§ DATA EXCERPT
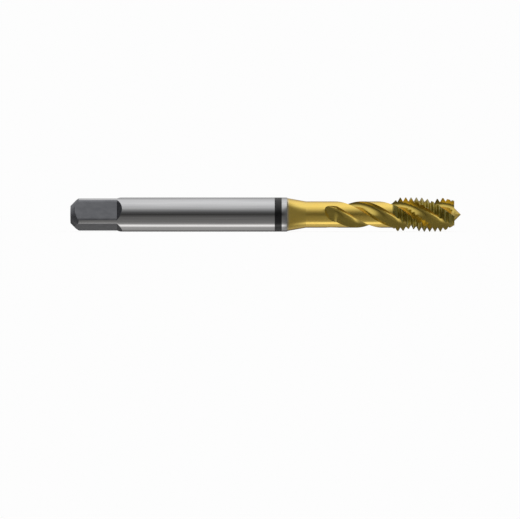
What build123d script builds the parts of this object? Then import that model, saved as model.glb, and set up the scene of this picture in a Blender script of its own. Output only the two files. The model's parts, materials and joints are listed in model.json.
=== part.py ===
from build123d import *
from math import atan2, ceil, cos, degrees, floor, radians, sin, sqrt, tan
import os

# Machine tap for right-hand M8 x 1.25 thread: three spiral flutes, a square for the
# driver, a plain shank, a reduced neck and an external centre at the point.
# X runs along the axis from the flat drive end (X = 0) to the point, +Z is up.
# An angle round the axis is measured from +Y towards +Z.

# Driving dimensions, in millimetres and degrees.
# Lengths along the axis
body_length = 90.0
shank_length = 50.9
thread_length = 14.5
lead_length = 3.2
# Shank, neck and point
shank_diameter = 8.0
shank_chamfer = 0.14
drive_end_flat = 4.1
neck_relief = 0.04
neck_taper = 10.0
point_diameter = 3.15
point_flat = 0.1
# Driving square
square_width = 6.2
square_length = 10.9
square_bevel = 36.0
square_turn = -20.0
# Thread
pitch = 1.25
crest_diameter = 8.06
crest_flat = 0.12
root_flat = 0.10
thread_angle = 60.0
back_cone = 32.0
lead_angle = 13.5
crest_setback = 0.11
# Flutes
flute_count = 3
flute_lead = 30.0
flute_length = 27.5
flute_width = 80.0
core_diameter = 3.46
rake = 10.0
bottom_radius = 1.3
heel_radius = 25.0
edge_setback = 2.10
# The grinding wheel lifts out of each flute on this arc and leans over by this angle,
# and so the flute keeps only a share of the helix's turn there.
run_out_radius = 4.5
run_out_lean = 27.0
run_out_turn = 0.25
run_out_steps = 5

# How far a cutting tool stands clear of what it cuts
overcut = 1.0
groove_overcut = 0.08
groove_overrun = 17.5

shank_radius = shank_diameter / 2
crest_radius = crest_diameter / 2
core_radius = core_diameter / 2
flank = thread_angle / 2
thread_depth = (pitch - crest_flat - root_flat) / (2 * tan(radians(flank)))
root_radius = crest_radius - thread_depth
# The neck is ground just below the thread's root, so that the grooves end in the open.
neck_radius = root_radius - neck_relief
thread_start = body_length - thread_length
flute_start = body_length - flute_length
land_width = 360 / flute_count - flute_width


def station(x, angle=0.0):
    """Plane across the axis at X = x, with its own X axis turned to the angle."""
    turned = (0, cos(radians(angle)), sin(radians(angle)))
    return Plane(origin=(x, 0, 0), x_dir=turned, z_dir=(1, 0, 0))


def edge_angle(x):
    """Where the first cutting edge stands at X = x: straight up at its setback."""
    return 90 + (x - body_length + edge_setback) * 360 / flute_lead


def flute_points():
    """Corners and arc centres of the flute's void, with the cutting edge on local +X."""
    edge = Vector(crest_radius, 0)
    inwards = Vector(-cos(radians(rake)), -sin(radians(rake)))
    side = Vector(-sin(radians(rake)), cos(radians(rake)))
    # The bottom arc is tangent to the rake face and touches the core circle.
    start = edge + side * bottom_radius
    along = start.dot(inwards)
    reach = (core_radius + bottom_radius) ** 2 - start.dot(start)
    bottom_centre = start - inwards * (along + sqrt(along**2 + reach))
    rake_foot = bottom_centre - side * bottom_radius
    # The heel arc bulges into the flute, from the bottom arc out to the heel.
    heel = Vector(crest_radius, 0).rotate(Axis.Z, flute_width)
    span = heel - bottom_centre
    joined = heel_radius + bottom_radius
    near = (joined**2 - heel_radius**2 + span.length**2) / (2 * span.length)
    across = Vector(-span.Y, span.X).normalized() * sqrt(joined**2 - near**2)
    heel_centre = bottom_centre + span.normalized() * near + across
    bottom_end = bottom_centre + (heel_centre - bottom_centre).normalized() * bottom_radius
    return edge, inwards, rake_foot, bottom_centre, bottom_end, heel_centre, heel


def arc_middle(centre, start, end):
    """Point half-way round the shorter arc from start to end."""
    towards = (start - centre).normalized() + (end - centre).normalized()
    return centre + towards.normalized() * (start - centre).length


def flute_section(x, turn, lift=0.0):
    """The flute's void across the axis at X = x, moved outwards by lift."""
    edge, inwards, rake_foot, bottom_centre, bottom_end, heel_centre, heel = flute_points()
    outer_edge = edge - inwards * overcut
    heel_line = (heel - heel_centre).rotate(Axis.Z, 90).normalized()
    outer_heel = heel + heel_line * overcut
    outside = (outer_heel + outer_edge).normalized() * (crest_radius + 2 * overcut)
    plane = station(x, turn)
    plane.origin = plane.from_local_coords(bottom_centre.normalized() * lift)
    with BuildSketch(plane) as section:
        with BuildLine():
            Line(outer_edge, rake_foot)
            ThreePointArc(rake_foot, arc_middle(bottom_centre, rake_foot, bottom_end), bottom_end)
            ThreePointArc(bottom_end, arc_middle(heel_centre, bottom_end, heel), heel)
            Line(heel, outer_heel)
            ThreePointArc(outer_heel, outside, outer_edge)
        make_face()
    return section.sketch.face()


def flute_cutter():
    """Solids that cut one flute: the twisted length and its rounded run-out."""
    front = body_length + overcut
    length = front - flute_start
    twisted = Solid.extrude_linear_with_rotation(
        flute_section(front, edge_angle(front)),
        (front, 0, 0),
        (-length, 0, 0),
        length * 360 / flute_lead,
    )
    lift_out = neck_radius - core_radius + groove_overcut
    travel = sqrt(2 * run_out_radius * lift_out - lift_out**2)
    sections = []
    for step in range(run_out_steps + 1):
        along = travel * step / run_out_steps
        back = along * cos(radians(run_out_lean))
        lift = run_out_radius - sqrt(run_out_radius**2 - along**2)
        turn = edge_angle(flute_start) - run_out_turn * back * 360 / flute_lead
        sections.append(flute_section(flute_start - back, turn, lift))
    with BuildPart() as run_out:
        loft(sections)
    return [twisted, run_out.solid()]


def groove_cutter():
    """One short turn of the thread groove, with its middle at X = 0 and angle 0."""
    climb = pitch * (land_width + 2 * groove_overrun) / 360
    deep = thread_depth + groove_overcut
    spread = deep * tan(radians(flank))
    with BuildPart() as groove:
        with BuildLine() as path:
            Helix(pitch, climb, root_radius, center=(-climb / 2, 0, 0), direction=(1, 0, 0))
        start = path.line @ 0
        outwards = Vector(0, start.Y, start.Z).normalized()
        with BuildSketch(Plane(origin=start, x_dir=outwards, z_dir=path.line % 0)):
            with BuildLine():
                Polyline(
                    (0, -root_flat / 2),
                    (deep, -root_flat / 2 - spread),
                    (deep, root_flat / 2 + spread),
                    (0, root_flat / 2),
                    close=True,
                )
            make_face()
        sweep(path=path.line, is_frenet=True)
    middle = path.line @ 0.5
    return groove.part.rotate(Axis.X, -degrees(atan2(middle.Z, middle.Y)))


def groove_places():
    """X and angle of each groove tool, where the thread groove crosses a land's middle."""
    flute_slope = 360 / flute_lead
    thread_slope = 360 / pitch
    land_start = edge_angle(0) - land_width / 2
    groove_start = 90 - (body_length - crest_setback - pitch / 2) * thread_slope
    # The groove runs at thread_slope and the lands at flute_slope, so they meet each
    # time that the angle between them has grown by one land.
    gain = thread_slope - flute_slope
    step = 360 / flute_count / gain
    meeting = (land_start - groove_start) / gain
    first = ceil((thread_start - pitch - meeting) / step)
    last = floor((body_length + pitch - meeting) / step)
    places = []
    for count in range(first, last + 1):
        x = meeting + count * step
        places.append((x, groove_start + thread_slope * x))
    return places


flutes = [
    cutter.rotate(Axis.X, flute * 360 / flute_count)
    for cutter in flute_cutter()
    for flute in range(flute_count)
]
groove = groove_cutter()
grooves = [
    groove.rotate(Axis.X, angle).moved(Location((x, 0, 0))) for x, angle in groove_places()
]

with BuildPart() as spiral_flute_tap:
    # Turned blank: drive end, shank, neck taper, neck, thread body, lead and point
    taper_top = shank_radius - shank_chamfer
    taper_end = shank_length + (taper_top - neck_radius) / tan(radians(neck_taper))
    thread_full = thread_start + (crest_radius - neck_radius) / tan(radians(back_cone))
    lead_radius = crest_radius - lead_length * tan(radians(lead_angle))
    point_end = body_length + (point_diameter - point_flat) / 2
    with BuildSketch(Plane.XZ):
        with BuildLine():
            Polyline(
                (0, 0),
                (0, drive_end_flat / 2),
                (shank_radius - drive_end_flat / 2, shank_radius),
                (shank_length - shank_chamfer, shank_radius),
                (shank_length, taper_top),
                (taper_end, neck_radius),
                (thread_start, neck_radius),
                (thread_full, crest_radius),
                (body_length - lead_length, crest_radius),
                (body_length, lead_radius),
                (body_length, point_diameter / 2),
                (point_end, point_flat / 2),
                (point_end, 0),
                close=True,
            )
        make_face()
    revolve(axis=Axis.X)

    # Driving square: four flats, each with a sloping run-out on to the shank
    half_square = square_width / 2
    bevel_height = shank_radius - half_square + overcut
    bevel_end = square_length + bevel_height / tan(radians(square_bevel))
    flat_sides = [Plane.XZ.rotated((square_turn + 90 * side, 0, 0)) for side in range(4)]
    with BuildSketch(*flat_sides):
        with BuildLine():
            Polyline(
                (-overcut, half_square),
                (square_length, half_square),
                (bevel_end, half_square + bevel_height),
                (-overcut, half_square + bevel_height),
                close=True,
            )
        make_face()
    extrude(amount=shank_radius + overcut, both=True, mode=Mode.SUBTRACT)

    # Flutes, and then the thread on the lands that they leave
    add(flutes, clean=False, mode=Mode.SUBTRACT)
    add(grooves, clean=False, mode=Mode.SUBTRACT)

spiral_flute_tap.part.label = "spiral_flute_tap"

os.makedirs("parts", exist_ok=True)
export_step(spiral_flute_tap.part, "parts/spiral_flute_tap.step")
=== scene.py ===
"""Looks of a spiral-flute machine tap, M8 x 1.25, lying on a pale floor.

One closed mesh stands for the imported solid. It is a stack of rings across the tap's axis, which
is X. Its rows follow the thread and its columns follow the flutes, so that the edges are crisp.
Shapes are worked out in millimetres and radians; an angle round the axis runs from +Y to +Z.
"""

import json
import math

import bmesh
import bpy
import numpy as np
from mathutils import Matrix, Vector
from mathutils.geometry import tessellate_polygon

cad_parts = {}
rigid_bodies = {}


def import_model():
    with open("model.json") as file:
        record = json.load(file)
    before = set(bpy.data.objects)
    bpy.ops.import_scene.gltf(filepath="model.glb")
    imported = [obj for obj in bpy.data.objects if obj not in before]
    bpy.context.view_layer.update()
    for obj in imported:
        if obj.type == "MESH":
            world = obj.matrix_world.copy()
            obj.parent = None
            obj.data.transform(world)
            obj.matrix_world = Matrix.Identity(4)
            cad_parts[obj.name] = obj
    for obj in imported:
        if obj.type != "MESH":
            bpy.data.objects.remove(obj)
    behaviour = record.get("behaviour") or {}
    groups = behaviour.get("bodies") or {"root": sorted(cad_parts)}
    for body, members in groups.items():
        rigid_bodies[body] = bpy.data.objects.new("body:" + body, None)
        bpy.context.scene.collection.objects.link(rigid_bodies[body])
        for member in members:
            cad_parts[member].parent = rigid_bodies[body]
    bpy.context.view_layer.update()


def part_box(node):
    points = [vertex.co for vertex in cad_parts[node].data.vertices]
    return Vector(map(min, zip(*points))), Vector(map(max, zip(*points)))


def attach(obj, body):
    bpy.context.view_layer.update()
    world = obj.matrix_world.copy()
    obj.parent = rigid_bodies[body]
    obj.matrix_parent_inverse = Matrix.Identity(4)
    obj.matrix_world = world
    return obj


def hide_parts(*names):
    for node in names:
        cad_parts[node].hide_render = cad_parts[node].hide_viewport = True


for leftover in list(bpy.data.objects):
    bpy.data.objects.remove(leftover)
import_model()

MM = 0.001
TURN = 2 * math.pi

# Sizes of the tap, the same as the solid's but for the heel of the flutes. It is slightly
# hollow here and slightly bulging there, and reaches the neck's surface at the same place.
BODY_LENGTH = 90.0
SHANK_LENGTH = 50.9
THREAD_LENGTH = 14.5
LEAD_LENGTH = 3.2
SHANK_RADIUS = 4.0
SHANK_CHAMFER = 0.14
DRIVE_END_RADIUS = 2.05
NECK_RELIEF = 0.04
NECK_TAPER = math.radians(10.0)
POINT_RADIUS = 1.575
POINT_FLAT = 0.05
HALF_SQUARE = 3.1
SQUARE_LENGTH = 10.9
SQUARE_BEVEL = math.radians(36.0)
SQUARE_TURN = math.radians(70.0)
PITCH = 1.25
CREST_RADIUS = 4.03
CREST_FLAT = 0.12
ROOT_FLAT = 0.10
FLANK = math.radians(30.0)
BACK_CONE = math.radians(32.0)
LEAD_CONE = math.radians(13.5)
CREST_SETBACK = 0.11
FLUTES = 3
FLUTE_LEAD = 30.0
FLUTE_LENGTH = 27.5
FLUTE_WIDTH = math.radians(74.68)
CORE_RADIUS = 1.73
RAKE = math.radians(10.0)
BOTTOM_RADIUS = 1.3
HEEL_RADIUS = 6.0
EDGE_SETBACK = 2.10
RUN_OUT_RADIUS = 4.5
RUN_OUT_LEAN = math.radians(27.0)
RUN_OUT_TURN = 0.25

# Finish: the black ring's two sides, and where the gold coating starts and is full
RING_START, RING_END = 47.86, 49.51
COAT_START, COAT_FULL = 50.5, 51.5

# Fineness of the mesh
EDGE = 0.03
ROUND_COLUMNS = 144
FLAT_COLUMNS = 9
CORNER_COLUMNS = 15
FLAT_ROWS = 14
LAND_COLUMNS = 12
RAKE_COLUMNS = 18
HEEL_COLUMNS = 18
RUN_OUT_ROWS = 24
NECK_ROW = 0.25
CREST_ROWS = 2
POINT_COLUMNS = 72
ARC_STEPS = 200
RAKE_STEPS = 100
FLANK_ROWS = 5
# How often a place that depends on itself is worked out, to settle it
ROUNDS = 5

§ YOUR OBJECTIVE
Give again the run of lines that opens at the line with "# Flutes, and" and closes at the line with "obj.parent = None", exactly, and only that run.

§ ANSWER TO THE EXERCISE
    # Flutes, and then the thread on the lands that they leave
    add(flutes, clean=False, mode=Mode.SUBTRACT)
    add(grooves, clean=False, mode=Mode.SUBTRACT)

spiral_flute_tap.part.label = "spiral_flute_tap"

os.makedirs("parts", exist_ok=True)
export_step(spiral_flute_tap.part, "parts/spiral_flute_tap.step")
=== scene.py ===
"""Looks of a spiral-flute machine tap, M8 x 1.25, lying on a pale floor.

One closed mesh stands for the imported solid. It is a stack of rings across the tap's axis, which
is X. Its rows follow the thread and its columns follow the flutes, so that the edges are crisp.
Shapes are worked out in millimetres and radians; an angle round the axis runs from +Y to +Z.
"""

import json
import math

import bmesh
import bpy
import numpy as np
from mathutils import Matrix, Vector
from mathutils.geometry import tessellate_polygon

cad_parts = {}
rigid_bodies = {}


def import_model():
    with open("model.json") as file:
        record = json.load(file)
    before = set(bpy.data.objects)
    bpy.ops.import_scene.gltf(filepath="model.glb")
    imported = [obj for obj in bpy.data.objects if obj not in before]
    bpy.context.view_layer.update()
    for obj in imported:
        if obj.type == "MESH":
            world = obj.matrix_world.copy()
            obj.parent = None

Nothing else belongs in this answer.